Perspektivwechsel ist erlernbar
Fällt es Ihnen schwer, von sich aus die Perspektive Ihrer Mitarbeitenden einzunehmen, können Sie an einer entsprechenden Schulung oder einem Coaching teilnehmen. Wenn Sie die Technik beherrschen, können Sie müheloser mit Überraschungen umzugehen: Sie halten sich nicht mit Hadern oder Groll auf, sondern reagieren flexibler und kreativer. Sie finden leichter Lösungen, die die Ansichten aller Beteiligten berücksichtigen. Das spürt auch Ihr Team: Dadurch, dass Sie mehr auf die Mitarbeitenden zugehen und ihre Standpunkte einnehmen können, fühlen sie sich bei Ihnen besser aufgehoben.
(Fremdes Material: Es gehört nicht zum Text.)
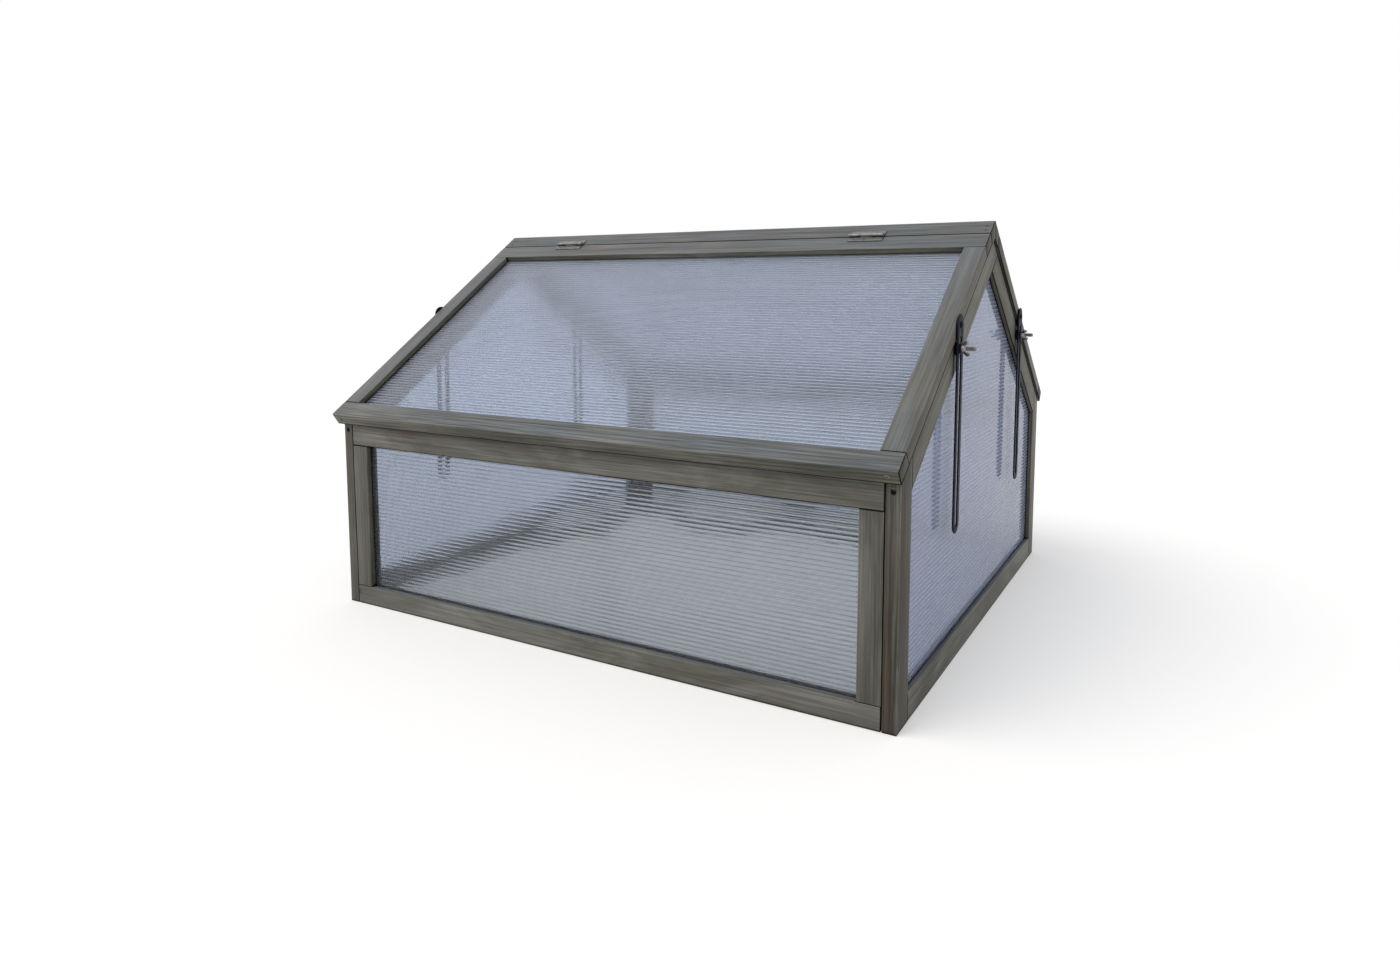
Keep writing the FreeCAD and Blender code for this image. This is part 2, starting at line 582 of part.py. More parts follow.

Das Fundament für den Perspektivwechsel ist Kommunikation. Es hilft, wenn Sie Ihre Mitarbeitenden kennen bzw. sich Mühe geben, sie kennenzulernen. Erinnern Sie sich immer daran, dass da ein Mensch am Arbeitsplatz sitzt, mit eigenen Sorgen und Träumen.
Manchmal kann man gar nicht alle Teammitglieder näher kennenlernen. Das ist auch nicht nötig. Wichtig ist lediglich, dass sich herumspricht, dass man mit Ihnen reden kann. Haben Sie diesen Ruf an Ihrer Arbeitsstelle, vertrauen sich Ihnen auch verschlossene Mitarbeitende im Bedarfsfall an. Mehr brauchen Sie nicht – sobald Sie erfahren, worum es eigentlich geht, können Sie einen Perspektivwechsel vornehmen und empathisch reagieren.